JARVIS helpfully broke into the SHIELD database and popped up a headshot of a twenty-something blond woman, with a note that the connection and voice print matched the agent. "You can't have actually been the thirteenth agent," he figured, based on her apparent age.

"Nobody seemed to want that number, for some reason," she joked. "I've tracked your license plate. It's a rental car, rented to Maya Hansen. Flew into San Diego for a genetics conference two days ago, then canceled her flight back to Miami tonight at approximately the same time Stark was on the news this morning. The car was booked in San Diego so she probably drove up the coast to get to Malibu. Timeline just works out for the drive. She's currently waiting on her rescheduled red eye flight back to Miami from LAX."

"Genetics. Old friend of Tony's?" he asked.

"I can't place them as having any known associations, except they both attended a conference in Bern at the end of 1999."

That clicked with what Happy had mentioned about Killian, so he asked, "What about connections to Aldrich Killian?"

"She's employed by AIM in an unspecified but highly-paid role, for over a decade."

"Extra suspicious. Did Au… er… Ms. Potts catch you up on how Killian is involved?"

There was a slight humor in her voice, clearly having detected his almost-slip, as she explained, "That a man working for AIM was behind the Chinese Theater bombing, by causing another man to explode, and that he seemed to have some kind of super powers."

"Right. I think these guys can heal really fast. Heat themselves up to burn other people. Probably super strong, since one flung Happy through the air pretty far. And if they get too hot, they seem to explode. Genetics.

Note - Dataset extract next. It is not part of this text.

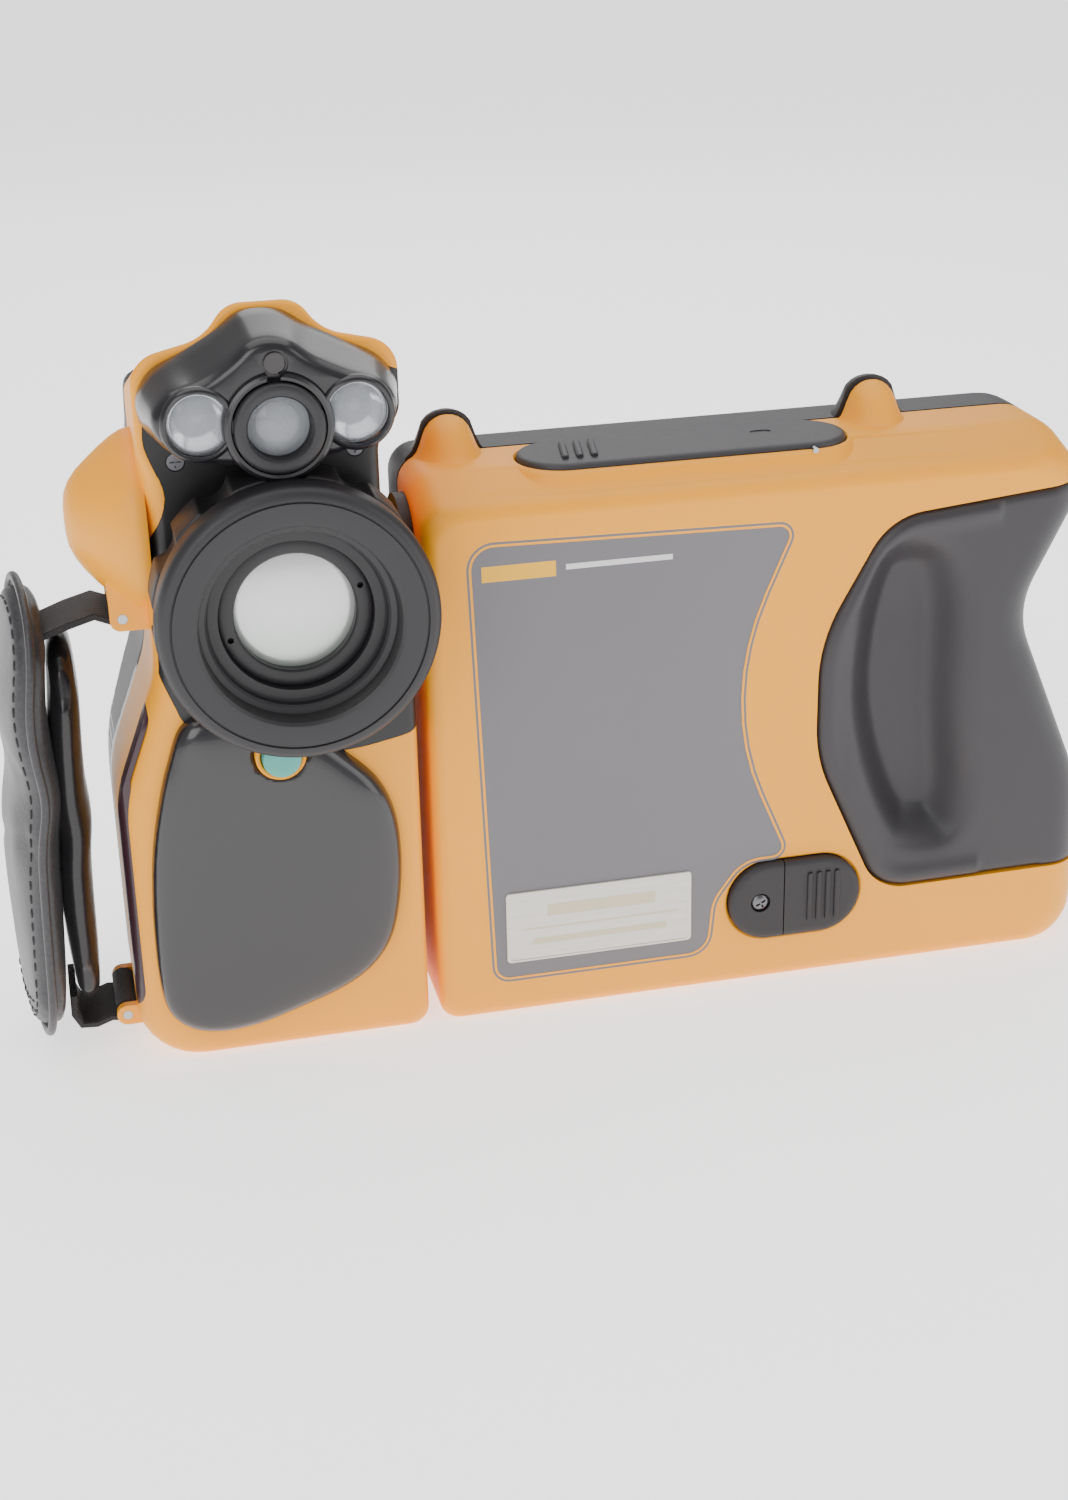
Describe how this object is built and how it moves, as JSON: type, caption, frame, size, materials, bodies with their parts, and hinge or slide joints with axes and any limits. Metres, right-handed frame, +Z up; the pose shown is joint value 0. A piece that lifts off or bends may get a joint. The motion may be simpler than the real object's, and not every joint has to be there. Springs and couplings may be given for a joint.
{
  "type": "thermal imaging camera",
  "caption": "Handheld thermal imaging camera: a screen module with a hand hold, and a tilting infrared lens module with lights, trigger and padded hand strap.",
  "frame": {"origin": "centre of the tripod socket mouth, on the flat base under the middle of the camera", "axes": "+X along the width, from the lens module to the hand hold; +Y from the lens side to the screen side; +Z up"},
  "size_m": [0.2855, 0.0942, 0.1924],
  "materials": {
    "orange_shell": "moulded, satin",
    "dark_shell": "moulded, fine texture",
    "black_cover": "moulded, fine texture",
    "grip_rubber": "overmoulded, satin",
    "side_rubber": "overmoulded, dark red-brown",
    "soft_rubber": "matt",
    "panel_grey": "printed film, satin",
    "plate_metal": "brushed",
    "screw_steel": "blackened",
    "pin_steel": "plain",
    "brass": "turned",
    "aluminium": "turned",
    "board": "solder mask",
    "module_black": "moulded",
    "card_blue": "moulded",
    "screen_glass": "polished",
    "lcd": "gloss",
    "key_grey": "satin",
    "key_green": "satin",
    "key_yellow": "satin",
    "trigger_teal": "gloss",
    "clear_glass": "polished",
    "mirror": "reflector",
    "laser_red": "polished",
    "lens_black": "fine matt black",
    "germanium": "coated germanium",
    "cell_brass": "turned",
    "detector": "package on a board",
    "strap_leather": "padded, stitched",
    "strap_lining": "smooth",
    "webbing": "woven nylon"
  },
  "bodies": {
    "display": {"display_front_shell": "orange_shell", "display_rear_shell": "dark_shell", "display_gasket": "soft_rubber", "label_panel": "panel_grey", "data_plate": "plate_metal", "right_grip": "grip_rubber", "port_cover_anchor": "soft_rubber", "port_cover_screw": "screw_steel", "power_jack": "module_black", "flap_hinge_pin": "pin_steel", "memory_card": "card_blue", "card_socket": "pin_steel", "screen_window": "screen_glass", "lcd_panel": "lcd", "main_board": "board", "speaker": "module_black", "case_screws": "screw_steel", "tripod_bush": "brass", "pivot_axle": "aluminium", "pivot_washer": "soft_rubber", "pivot_nut": "pin_steel"},
    "top_flap": {"top_flap": "soft_rubber"},
    "port_cover": {"port_cover": "soft_rubber"},
    "key_f1": {"key_f1": "key_grey"},
    "key_f2": {"key_f2": "key_grey"},
    "key_f3": {"key_f3": "key_grey"},
    "key_power": {"key_power": "key_green"},
    "key_enter": {"key_enter": "key_yellow"},
    "nav_pad": {"nav_pad": "key_grey"},
    "imager": {"imager_front_shell": "orange_shell", "imager_rear_shell": "dark_shell", "imager_gasket": "soft_rubber", "imager_front_cover": "black_cover", "cover_screws": "screw_steel", "pivot_bush": "brass", "strap_hub": "orange_shell", "front_grip_pad": "grip_rubber", "side_grip": "side_rubber", "trigger_collar": "orange_shell", "battery_pack": "module_black", "battery_door_pin": "pin_steel", "light_pod": "black_cover", "torch_reflectors": "mirror", "torch_windows": "clear_glass", "camera_barrel": "lens_black", "camera_window": "clear_glass", "laser_window": "laser_red", "lens_barrel": "lens_black", "lens_bezel": "lens_black", "lens_retaining_ring": "lens_black", "front_lens": "germanium", "infrared_detector": "detector", "strap_pad": "strap_leather", "strap_liner": "strap_lining", "strap_webbing": "webbing", "strap_pins": "pin_steel"},
    "focus_ring": {"focus_ring": "lens_black"},
    "focus_cell": {"focus_cell": "cell_brass"},
    "trigger": {"trigger": "trigger_teal"},
    "battery_door": {"battery_door": "dark_shell"}
  },
  "joints": [
    {"name": "imager_tilt", "type": "hinge", "parent": "display", "child": "imager", "pos_m": [-0.0501, -0.002, 0.1247], "axis": [1, 0, 0], "range_deg": [-90, 90]},
    {"name": "focus_turn", "type": "hinge", "parent": "imager", "child": "focus_ring", "pos_m": [-0.082, -0.038, 0.1247], "axis": [0, 1, 0], "range_deg": [-120, 120]},
    {"name": "focus_travel", "type": "slide", "parent": "imager", "child": "focus_cell", "axis": [0, 1, 0], "range_m": [-0.0015, 0.0015]},
    {"name": "trigger_pull", "type": "slide", "parent": "imager", "child": "trigger", "axis": [0, 1, 0], "range_m": [0, 0.0025], "stiffness_N_per_m": 500, "springref_m": -0.001},
    {"name": "battery_door_swing", "type": "hinge", "parent": "imager", "child": "battery_door", "pos_m": [-0.088, 0.0186, 0.0014], "axis": [1, 0, 0], "range_deg": [0, 95]},
    {"name": "top_flap_swing", "type": "hinge", "parent": "display", "child": "top_flap", "pos_m": [0.0525, -0.0045, 0.1442], "axis": [0, 1, 0], "range_deg": [0, 95]},
    {"name": "port_cover_swing", "type": "hinge", "parent": "display", "child": "port_cover", "pos_m": [0.044, -0.0268, 0.0246], "axis": [0, 0, -1], "range_deg": [0, 100]},
    {"name": "key_f1_press", "type": "slide", "parent": "display", "child": "key_f1", "axis": [0, -1, 0], "range_m": [0, 0.0008], "stiffness_N_per_m": 1200, "springref_m": -0.0004},
    {"name": "key_f2_press", "type": "slide", "parent": "display", "child": "key_f2", "axis": [0, -1, 0], "range_m": [0, 0.0008], "stiffness_N_per_m": 1200, "springref_m": -0.0004},
    {"name": "key_f3_press", "type": "slide", "parent": "display", "child": "key_f3", "axis": [0, -1, 0], "range_m": [0, 0.0008], "stiffness_N_per_m": 1200, "springref_m": -0.0004},
    {"name": "key_power_press", "type": "slide", "parent": "display", "child": "key_power", "axis": [0, -1, 0], "range_m": [0, 0.0008], "stiffness_N_per_m": 1200, "springref_m": -0.0004},
    {"name": "key_enter_press", "type": "slide", "parent": "display", "child": "key_enter", "axis": [0, -1, 0], "range_m": [0, 0.0008], "stiffness_N_per_m": 1200, "springref_m": -0.0004},
    {"name": "nav_pad_press", "type": "slide", "parent": "display", "child": "nav_pad", "axis": [0, -1, 0], "range_m": [0, 0.0008], "stiffness_N_per_m": 1200, "springref_m": -0.0004}
  ],
  "couplings": [
    {"joint": "focus_travel", "follows": "focus_turn", "m_per_rad": 0.00071548}
  ]
}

Want to bet that AIM is making them?"

"My first Avengers bet," she joked. "Standard five bucks?"

"I'll even go for ten, if that's not too much for a sure thing," he told her. "I feel like they all move and fight like they're military. And there were attack helicopters. How many ex-soldiers does AIM pay?"

"They're a military contractor with preferred hiring for discharged personnel," she explained. "So… I'm finding fifteen that are in their official books. They might have freelancers. They also hire disabled veterans. Most of these people were on medical discharge."

"Can we get more information on those freelancers?"

"Maybe. Part of the reason the higher-ups are staying out of this is it's political. We can help you as an Avenger, but if we start poking into a US military contractor without enough proof…"

"So I'll get proof," he nodded, even though she couldn't see it. "Which, I guess, means talking to Maya Hansen.

"Since this is Avengers business, can you get me Black Widow?"